In the Asia/Pacific region, Japan and Australia are two important markets for canned tuna. During the first half of 2015, imports into Japan totalled 25 330 tonnes, a 6.8% increase in comparison with the same period last year, which could be attributed to the cheaper raw material prices. Australian volume imports were stable at 25 000 tonnes. The markets in Southeast Asia remained weak with lower imports in Malaysia and Singapore. In the Middle East, the volume of canned tuna imports increased into Egypt, Saudi Arabia, UAE and also in GCC (Gulf Cooperation Council) countries.
Demand for canned tuna in EU, US unlikely to improve
In the short-term, tuna supplies are expected to be low to moderate, although landings in the Western and Central Pacific increased slightly in September while the FAD closure ended on 31 October. To keep tuna prices stable in the global market, the Purse Seiners Association will continue to limit their fishing efforts until the end of the year. However, Thai canneries currently have sufficient raw material with moderate levels of production. Additionally, since October, tuna packers in Ecuador have been reporting falling demand from Latin American markets.
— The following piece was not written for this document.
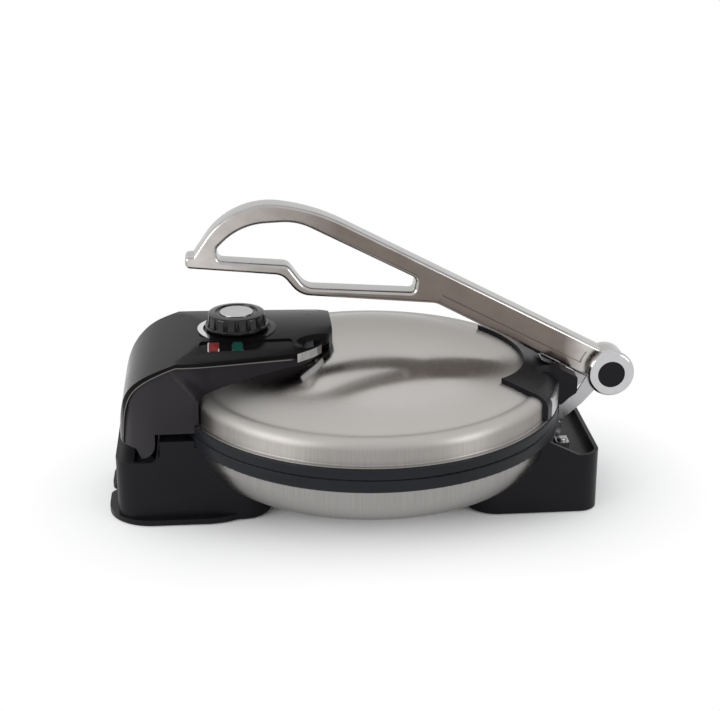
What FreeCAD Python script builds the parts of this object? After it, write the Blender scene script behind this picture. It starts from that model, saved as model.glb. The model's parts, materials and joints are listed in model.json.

As a result, price weakening is expected until the end of the year, particularly for skipjack. Catches around the Eastern Indian Ocean have been low, impacting the pole and line fishery in the Maldives, for which prices will remain stable. Indonesia is expected to export less raw tuna for canning and produce more processed tuna, such as loins for exports. The act
ual demand for canned tuna in the traditional markets of the US and EU is unlikely to improve much even though current prices of skipjack are showing some weakening trends. Asian producers/exporters will focus more on the Middle East and emerging markets.